Morocco is the only African country presenting a low risk of corporate nonpayment, according to the third edition of the Country Risk Atlas published on February 16 by credit insurer Allianz Trade.
The report analyzes economic, political, business environment and sustainability factors influencing corporate nonpayment risk across 83 countries, representing about 94% of global GDP. It relies on a proprietary risk assessment model updated quarterly to reflect recent economic developments.
Each country receives a medium-term “Country Grade” on a six-level scale ranging from lowest to highest risk (AA, A, BB, B, C, D). The grading is based on 18 indicators covering macroeconomic risk, political risk and structural business environment factors.
A separate short-term “Country Risk Level” is assigned on a scale from 1 (low risk) to 4 (high risk). This rating is based on 17 indicators measuring short-term financing risks that could affect trade credit payments, as well as demand-related disruptions. The combination of the two ratings results in an overall classification: low, medium, sensitive or high risk.
In Africa, the report covers 12 of the continent’s largest economies: Algeria, Angola, Côte d’Ivoire, Egypt, Ghana, Kenya, Morocco, Nigeria, Senegal, South Africa, Tanzania and Tunisia.
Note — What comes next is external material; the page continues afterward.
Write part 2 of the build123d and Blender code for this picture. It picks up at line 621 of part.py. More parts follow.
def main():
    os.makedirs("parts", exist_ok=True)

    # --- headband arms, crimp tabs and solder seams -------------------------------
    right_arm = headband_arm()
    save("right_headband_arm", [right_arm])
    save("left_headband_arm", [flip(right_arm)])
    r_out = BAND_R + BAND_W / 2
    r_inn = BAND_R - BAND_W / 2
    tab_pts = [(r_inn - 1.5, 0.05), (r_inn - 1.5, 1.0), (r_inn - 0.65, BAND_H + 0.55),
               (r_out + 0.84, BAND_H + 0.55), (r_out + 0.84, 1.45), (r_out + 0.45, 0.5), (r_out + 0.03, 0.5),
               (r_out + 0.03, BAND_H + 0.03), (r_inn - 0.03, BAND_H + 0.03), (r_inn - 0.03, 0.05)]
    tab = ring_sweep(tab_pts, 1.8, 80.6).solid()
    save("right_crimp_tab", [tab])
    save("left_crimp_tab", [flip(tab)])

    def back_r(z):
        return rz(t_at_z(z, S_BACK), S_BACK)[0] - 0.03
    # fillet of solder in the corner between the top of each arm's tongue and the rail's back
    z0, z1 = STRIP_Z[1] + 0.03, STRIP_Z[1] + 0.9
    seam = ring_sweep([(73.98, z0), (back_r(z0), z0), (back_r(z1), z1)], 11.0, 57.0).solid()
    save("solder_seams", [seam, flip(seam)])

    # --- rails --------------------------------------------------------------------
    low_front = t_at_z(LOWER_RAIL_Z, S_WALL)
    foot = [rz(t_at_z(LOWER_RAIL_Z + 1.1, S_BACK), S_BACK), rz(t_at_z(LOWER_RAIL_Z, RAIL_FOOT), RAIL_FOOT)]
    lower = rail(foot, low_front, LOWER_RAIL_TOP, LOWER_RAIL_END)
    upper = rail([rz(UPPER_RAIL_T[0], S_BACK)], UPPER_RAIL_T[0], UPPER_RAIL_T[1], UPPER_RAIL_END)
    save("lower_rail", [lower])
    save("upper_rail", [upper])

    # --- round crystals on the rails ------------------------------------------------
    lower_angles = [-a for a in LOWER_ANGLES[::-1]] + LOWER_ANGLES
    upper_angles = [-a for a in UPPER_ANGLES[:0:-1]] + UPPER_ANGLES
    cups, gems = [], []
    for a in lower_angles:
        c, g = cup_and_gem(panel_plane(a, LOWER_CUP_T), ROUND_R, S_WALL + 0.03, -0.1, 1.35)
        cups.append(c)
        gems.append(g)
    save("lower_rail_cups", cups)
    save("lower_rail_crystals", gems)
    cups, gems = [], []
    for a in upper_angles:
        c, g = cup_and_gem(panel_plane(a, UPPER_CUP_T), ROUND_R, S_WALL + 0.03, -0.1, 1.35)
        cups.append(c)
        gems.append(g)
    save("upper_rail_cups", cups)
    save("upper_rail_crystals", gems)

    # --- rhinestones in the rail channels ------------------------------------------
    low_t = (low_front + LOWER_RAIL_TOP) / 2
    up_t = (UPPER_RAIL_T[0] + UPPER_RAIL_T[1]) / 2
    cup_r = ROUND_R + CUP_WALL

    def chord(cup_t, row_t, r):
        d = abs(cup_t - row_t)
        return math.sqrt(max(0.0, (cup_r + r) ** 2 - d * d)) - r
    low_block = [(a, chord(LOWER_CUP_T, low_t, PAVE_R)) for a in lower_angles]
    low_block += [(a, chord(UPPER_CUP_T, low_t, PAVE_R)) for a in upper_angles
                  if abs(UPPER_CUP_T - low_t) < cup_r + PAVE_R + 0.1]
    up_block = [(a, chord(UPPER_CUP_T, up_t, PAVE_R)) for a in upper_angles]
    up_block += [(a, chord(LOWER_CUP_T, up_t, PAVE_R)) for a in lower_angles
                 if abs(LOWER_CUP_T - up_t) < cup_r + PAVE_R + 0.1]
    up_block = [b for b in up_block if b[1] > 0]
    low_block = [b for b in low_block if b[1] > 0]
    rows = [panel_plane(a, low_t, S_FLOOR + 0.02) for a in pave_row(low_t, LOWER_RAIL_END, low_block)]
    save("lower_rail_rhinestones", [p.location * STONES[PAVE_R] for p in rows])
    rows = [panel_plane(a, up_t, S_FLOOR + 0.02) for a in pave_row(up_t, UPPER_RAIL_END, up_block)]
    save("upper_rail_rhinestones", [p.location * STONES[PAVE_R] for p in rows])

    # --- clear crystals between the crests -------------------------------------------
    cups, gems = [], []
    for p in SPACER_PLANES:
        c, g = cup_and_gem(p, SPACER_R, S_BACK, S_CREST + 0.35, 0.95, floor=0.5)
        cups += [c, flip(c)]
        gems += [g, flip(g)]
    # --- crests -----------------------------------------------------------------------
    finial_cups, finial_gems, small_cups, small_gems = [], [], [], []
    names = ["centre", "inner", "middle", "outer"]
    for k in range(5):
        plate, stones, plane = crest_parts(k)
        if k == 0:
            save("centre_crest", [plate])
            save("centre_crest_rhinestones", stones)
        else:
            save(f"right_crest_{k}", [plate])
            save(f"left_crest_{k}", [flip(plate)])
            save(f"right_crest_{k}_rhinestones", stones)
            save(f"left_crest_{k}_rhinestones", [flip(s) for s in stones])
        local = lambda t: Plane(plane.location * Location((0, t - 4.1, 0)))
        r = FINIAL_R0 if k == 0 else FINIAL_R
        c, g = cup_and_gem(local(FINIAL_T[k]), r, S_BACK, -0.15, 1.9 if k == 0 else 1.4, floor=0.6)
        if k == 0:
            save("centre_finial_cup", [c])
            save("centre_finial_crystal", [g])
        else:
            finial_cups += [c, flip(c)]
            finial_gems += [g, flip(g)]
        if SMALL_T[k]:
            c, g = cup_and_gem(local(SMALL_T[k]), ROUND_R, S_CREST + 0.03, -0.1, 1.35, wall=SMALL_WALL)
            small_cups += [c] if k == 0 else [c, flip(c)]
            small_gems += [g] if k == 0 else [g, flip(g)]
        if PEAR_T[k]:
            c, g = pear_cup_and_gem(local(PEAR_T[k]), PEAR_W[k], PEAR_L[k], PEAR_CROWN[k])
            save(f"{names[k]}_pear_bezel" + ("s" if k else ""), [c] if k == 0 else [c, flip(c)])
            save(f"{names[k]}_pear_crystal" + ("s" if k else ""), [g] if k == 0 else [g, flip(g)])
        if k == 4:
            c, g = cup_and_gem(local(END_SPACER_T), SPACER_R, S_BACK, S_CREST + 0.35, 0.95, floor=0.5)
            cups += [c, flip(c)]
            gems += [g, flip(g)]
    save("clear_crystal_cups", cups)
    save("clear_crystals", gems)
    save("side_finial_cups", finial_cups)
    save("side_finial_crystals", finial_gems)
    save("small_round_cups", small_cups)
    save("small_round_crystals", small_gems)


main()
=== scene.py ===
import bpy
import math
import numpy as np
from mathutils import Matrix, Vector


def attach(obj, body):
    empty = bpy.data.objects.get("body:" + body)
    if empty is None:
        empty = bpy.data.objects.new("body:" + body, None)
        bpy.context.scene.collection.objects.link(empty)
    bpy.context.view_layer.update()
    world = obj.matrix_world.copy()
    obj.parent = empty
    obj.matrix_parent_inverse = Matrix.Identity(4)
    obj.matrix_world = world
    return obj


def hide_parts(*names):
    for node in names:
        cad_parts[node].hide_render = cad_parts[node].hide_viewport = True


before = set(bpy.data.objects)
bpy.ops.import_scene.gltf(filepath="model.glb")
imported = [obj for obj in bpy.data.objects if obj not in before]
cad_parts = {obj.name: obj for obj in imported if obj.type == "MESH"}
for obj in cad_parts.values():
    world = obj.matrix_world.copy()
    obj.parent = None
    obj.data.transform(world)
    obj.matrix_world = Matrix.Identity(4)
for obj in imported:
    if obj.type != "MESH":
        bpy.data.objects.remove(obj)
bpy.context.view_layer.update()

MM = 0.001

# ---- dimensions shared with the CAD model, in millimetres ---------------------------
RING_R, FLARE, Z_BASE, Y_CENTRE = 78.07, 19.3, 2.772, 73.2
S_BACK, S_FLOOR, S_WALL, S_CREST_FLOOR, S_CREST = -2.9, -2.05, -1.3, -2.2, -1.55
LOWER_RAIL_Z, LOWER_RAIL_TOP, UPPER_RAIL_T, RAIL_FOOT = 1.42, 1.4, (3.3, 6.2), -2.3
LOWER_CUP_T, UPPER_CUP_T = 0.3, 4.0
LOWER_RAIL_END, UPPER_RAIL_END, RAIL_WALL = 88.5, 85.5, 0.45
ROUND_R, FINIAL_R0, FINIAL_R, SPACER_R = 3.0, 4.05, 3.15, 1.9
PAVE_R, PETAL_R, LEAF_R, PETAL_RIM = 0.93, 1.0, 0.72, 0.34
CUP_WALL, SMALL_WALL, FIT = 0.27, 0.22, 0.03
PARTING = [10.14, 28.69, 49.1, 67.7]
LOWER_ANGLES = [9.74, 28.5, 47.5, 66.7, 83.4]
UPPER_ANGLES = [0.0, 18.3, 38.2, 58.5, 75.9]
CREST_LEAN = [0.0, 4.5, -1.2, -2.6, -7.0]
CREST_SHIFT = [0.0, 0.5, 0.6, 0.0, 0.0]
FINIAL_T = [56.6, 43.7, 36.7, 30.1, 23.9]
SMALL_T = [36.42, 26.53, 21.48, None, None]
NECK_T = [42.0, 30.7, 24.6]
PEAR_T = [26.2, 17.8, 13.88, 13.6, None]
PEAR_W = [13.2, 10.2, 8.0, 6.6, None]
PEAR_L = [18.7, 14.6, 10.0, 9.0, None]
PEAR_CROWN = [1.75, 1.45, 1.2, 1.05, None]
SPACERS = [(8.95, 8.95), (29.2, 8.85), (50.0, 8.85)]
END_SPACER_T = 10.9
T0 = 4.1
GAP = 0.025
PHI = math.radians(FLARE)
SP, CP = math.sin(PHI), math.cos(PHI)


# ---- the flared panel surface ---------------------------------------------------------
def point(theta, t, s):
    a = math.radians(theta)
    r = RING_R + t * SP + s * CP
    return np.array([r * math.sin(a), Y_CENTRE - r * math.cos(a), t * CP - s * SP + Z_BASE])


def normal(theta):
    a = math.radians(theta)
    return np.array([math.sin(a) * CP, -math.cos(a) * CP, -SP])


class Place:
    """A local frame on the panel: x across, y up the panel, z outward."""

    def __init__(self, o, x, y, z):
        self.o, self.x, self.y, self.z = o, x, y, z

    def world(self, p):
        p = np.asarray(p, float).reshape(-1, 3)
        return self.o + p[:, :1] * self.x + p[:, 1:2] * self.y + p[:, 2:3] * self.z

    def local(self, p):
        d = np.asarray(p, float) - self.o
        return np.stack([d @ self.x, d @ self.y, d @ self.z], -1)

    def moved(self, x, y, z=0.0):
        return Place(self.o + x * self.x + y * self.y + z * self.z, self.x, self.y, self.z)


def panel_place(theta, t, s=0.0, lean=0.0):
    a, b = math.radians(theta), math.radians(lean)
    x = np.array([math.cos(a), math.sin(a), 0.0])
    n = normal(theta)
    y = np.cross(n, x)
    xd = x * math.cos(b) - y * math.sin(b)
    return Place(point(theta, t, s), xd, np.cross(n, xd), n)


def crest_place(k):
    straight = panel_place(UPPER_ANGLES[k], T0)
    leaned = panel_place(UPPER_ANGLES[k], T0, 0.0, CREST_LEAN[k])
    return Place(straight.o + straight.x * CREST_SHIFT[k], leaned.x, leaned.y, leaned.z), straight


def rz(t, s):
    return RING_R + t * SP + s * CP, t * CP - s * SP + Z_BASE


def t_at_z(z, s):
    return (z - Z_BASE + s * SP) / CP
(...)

Morocco received a B1 rating, placing it in the low-risk category. Allianz Trade cited the country’s increasingly diversified economy, its industrial base oriented toward European markets, foreign policy alignment with the Trump administration and its potential to serve as an energy hub linking African supply to European demand. However, the report also points to weaknesses including youth unemployment at 35%, exposure to climate shocks and diplomatic tensions with the European Union and Algeria.
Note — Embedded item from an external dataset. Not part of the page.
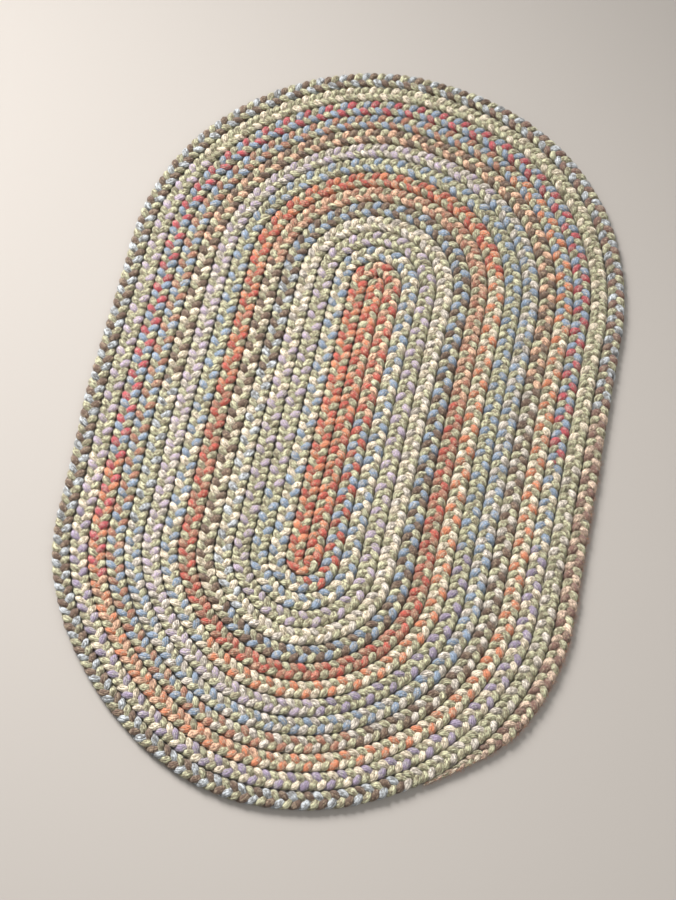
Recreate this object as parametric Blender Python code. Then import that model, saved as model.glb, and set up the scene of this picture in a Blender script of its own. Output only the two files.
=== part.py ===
"""Braided rug: one long flat braid, wound into an oval coil and laced edge to edge.

Metres, +Z up. The rug lies on Z = 0 with its long axis along Y and the origin under the
middle of its box. The whole rug is one solid: the outline of the coil with its rounded edge
and its tapered tail, and the seam between the rounds as one spiral groove in the top.
The yarn strands of the braid are left to the scene.
"""
import math

import bmesh
import bpy

# Driving dimensions
BRAID_WIDTH = 0.0203     # across the braid, which is also the distance from round to round
THICKNESS = 0.0105       # of the braid as it lies
RUNS_EACH_SIDE = 14      # straight runs to the left and to the right of the middle run
STRAIGHT = 0.349         # length of the straight part of the coil
EDGE_ROUND = 0.0042      # radius of the rounded outer edge
SEAM_DEPTH = 0.0030      # of the groove between two rounds
CHORD = 0.022            # longest step along an arc

# The tail: where the last round thins out, as angles below the right-hand side of the lower end
TAIL_FULL = math.radians(24)
TAIL_TIP = math.radians(50)
TAIL_TIP_WIDTH = 0.15    # of the braid's width

# How far each end departs from a half circle, as shares of the radius:
# squash pulls the end in along Y, the draws pull in its left and right shoulders
# (below zero they are fuller), and narrow pulls in its left side.
ENDS = {
    "upper": {"squash": 0.005, "left_draw": 0.012, "right_draw": -0.018, "narrow": 0.000},
    "lower": {"squash": 0.042, "left_draw": 0.035, "right_draw": 0.008, "narrow": 0.026},
}
NARROW_FROM = -0.030     # where along Y the left side starts to narrow, downwards

# The two centres of the coil, placed so that the whole length is centred on the origin
UPPER_REACH = (RUNS_EACH_SIDE + 0.5) * BRAID_WIDTH * (1 - ENDS["upper"]["squash"])
LOWER_REACH = RUNS_EACH_SIDE * BRAID_WIDTH * (1 - ENDS["lower"]["squash"])
UPPER_Y = (STRAIGHT + LOWER_REACH - UPPER_REACH) / 2
LOWER_Y = UPPER_Y - STRAIGHT
LOWER_X = -BRAID_WIDTH / 2

YARN_COLOUR = (0.36, 0.33, 0.26, 1.0)


def arc(centre_x, centre_y, radius, start, stop):
    """Points of an arc, with both ends, no further apart than CHORD."""
    steps = max(5, math.ceil(abs(stop - start) * radius / CHORD))
    angles = [start + (stop - start) * step / steps for step in range(steps + 1)]
    return [(centre_x + radius * math.cos(a), centre_y + radius * math.sin(a)) for a in angles]


def end_share(end, angle):
    """Radius of an end at an angle from +X, as a share of the half circle's."""
    left = math.cos(angle) < 0
    draw = end["left_draw"] if left else end["right_draw"]
    narrow = end["narrow"] if left else 0.0
    return (1 - end["squash"] * math.sin(angle) ** 2
            - draw * math.sin(2 * angle) ** 2
            - narrow * math.cos(angle) ** 2)


def settle(x, y):
    """Move a point of the ideal coil to where the uneven real one has it."""
    if y > UPPER_Y:
        share = end_share(ENDS["upper"], math.atan2(y - UPPER_Y, x))
        return x * share, UPPER_Y + (y - UPPER_Y) * share
    if y < LOWER_Y:
        share = end_share(ENDS["lower"], math.atan2(y - LOWER_Y, x - LOWER_X))
        return LOWER_X + (x - LOWER_X) * share, LOWER_Y + (y - LOWER_Y) * share
    if x < LOWER_X:
        way = min(1.0, max(0.0, (NARROW_FROM - y) / (NARROW_FROM - LOWER_Y)))
        smooth = way * way * (3 - 2 * way)
        return LOWER_X + (x - LOWER_X) * (1 - ENDS["lower"]["narrow"] * smooth), y
    return x, y


def tail_width(angle):
    """Width of the last round, as a share of the braid, at an angle below +X."""
    way = min(1.0, max(0.0, (angle - TAIL_FULL) / (TAIL_TIP - TAIL_FULL)))
    return 1 - (1 - TAIL_TIP_WIDTH) * way * way * (3 - 2 * way)


def outline_points():
    """The coil's outer edge, from the right side round the upper end to the tail."""
    side = (RUNS_EACH_SIDE + 0.5) * BRAID_WIDTH
    inner = RUNS_EACH_SIDE * BRAID_WIDTH
    points = arc(0.0, UPPER_Y, side, 0.0, math.pi)
    rows = max(2, math.ceil(STRAIGHT / (2 * CHORD)))
    points += [(-side, UPPER_Y - STRAIGHT * row / rows) for row in range(1, rows)]
    points += arc(LOWER_X, LOWER_Y, inner, math.pi, 2 * math.pi - TAIL_TIP)
    steps = math.ceil(TAIL_TIP * inner / CHORD)
    for step in range(1, steps + 1):
        angle = TAIL_TIP * (1 - step / steps)
        radius = inner + BRAID_WIDTH * tail_width(angle)
        points.append((LOWER_X + radius * math.cos(angle), LOWER_Y - radius * math.sin(angle)))
    return [settle(x, y) for x, y in points]


def seam_points():
    """The seam between the rounds: one spiral from beside the middle run to the tail's tip."""
    points = [(LOWER_X, LOWER_Y + STRAIGHT * row / 8) for row in range(8)]
    for turn in range(RUNS_EACH_SIDE):
        points += arc(0.0, UPPER_Y, (turn + 0.5) * BRAID_WIDTH, math.pi, 0.0)
        stop = -math.pi if turn < RUNS_EACH_SIDE - 1 else -TAIL_TIP
        points += arc(LOWER_X, LOWER_Y, (turn + 1) * BRAID_WIDTH, 0.0, stop)
    return [settle(x, y) for x, y in points]


def poly_curve(name, points, cyclic):
    """A flat curve through the points, in straight steps."""
    curve = bpy.data.curves.new(name, "CURVE")
    curve.dimensions = "2D"
    spline = curve.splines.new("POLY")
    spline.points.add(len(points) - 1)
    for vertex, (x, y) in zip(spline.points, points):
        vertex.co = (x, y, 0.0, 1.0)
    spline.use_cyclic_u = cyclic
    return curve


def mesh_from_curve(curve, name, height, collection):
    """Turn a curve into a mesh object with welded caps, lifted to a height."""
    holder = bpy.data.objects.new(name + "_curve", curve)
    collection.objects.link(holder)
    evaluated = holder.evaluated_get(bpy.context.evaluated_depsgraph_get())
    mesh = bpy.data.meshes.new_from_object(evaluated)
    bpy.data.objects.remove(holder)
    shape = bmesh.new()
    shape.from_mesh(mesh)
    bmesh.ops.remove_doubles(shape, verts=shape.verts, dist=0.00001)
    bmesh.ops.recalc_face_normals(shape, faces=shape.faces)
    bmesh.ops.translate(shape, verts=shape.verts, vec=(0.0, 0.0, height))
    shape.to_mesh(mesh)
    shape.free()
    thing = bpy.data.objects.new(name, mesh)
    collection.objects.link(thing)
    return thing


def make_slab(collection):
    """The rug's body: its outline filled, as thick as the braid, with a rounded edge."""
    curve = poly_curve("outline", outline_points(), cyclic=True)
    curve.fill_mode = "BOTH"
    curve.bevel_depth = EDGE_ROUND
    curve.bevel_resolution = 2
    curve.offset = -EDGE_ROUND
    curve.extrude = THICKNESS / 2 - EDGE_ROUND
    return mesh_from_curve(curve, "braided_rug", THICKNESS / 2, collection)


def make_seam_cutter(collection):
    """A long four-sided bar along the seam, half sunk in the top, which cuts a V groove."""
    curve = poly_curve("seam", seam_points(), cyclic=False)
    curve.bevel_depth = SEAM_DEPTH
    curve.bevel_resolution = 0
    curve.use_fill_caps = True
    cutter = mesh_from_curve(curve, "seam_cutter", THICKNESS, collection)
    cutter.hide_render = True
    cutter.hide_set(True)
    return cutter


def yarn_material():
    """Matt wool-like yarn in the rug's average colour."""
    material = bpy.data.materials.new("braid_yarn")
    material.use_nodes = True
    shader = material.node_tree.nodes["Principled BSDF"]
    shader.inputs["Base Color"].default_value = YARN_COLOUR
    shader.inputs["Roughness"].default_value = 0.9
    shader.inputs["Metallic"].default_value = 0.0
    return material


def new_collection(name):
    collection = bpy.data.collections.new(name)
    bpy.context.scene.collection.children.link(collection)
    return collection


def main():
    for thing in list(bpy.data.objects):
        bpy.data.objects.remove(thing)
    rug = make_slab(new_collection("braided rug"))
    rug.data.materials.clear()
    rug.data.materials.append(yarn_material())
    cut = rug.modifiers.new("spiral seam", "BOOLEAN")
    cut.operation = "DIFFERENCE"
    cut.object = make_seam_cutter(new_collection("cutters"))


main()
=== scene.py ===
"""Braided rug: the looks.

One flat braid of three yarn strands, wound into an oval coil. Each strand is a tube of soft
yarn carried along its own path through the braid; the braid is worked out straight and then
wound into the coil. Metres, +Z up, the rug lies on Z = 0 with its long axis along Y.
"""
import math

import bpy
import numpy as np
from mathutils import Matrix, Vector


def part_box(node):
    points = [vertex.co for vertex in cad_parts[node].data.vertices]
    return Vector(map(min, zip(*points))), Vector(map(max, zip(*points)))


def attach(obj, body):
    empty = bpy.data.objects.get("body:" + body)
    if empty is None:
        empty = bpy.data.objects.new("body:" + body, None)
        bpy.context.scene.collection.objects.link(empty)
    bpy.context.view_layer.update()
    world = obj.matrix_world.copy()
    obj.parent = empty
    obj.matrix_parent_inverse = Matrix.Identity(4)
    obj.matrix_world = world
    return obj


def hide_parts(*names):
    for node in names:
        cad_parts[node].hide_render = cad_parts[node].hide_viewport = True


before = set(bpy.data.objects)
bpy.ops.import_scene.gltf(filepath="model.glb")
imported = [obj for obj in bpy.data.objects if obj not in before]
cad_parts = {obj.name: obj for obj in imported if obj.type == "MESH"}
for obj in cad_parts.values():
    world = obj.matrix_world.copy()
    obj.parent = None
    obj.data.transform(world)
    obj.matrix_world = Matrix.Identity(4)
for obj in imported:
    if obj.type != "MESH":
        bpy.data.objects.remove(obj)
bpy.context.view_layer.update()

# ---------------------------------------------------------------- sizes of the coil

RUNS_EACH_SIDE = 14       # straight runs to the left and to the right of the middle run
LOW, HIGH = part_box("braided_rug")
BRAID_WIDTH = (HIGH[0] - LOW[0]) / (2 * RUNS_EACH_SIDE + 1)
THICKNESS = HIGH[2] - LOW[2]

# How far each end departs from a half circle, as shares of the radius
ENDS = {
    "upper": {"squash": 0.005, "left_draw": 0.012, "right_draw": -0.018, "narrow": 0.000},
    "lower": {"squash": 0.042, "left_draw": 0.035, "right_draw": 0.008, "narrow": 0.026},
}
NARROW_FROM = -0.030      # where along Y the left side starts to narrow, downwards

UPPER_REACH = (RUNS_EACH_SIDE + 0.5) * BRAID_WIDTH * (1 - ENDS["upper"]["squash"])
LOWER_REACH = RUNS_EACH_SIDE * BRAID_WIDTH * (1 - ENDS["lower"]["squash"])
STRAIGHT = HIGH[1] - LOW[1] - UPPER_REACH - LOWER_REACH
UPPER_Y = HIGH[1] - UPPER_REACH
LOWER_Y = UPPER_Y - STRAIGHT
LOWER_X = -BRAID_WIDTH / 2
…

Major Economies Rank Lower
Côte d’Ivoire ranks second in Africa with a B2 rating, classified as medium risk. The rating reflects a stable environment supporting strong growth, controlled inflation, its position as the world’s leading cocoa producer, rising oil output and membership in WAEMU, which ensures monetary stability. Vulnerabilities include the dominance of the informal sector, climate exposure and security challenges linked to instability in the Sahel.
Algeria also holds a C2 rating, indicating medium risk. The country benefits from its position as Africa’s largest natural gas producer and a major oil supplier to Europe, as well as potential in renewable energy and mining. Allianz Trade highlights risks tied to youth-led social unrest, declining hydrocarbon production and limited economic diversification.
Tanzania, also rated C2, falls into the medium-risk category. Strengths include abundant natural resources, favorable demographics and infrastructure projects connecting landlocked mineral-producing countries to maritime hubs.
South Africa is rated B3, classified as sensitive risk. Allianz Trade points to the impact of U.S. tariffs, high public debt servicing costs, deep social inequality and political fragmentation.
Kenya (C3), Nigeria (C3), Egypt (D3), Senegal (D3) and Angola (D3) are all categorized as sensitive risk. Ghana (C4) and Tunisia (D4) fall into the high-risk group.
Overall, only one African country is rated low risk for corporate nonpayment, three are rated medium risk, six are classified as sensitive risk and two are considered high risk.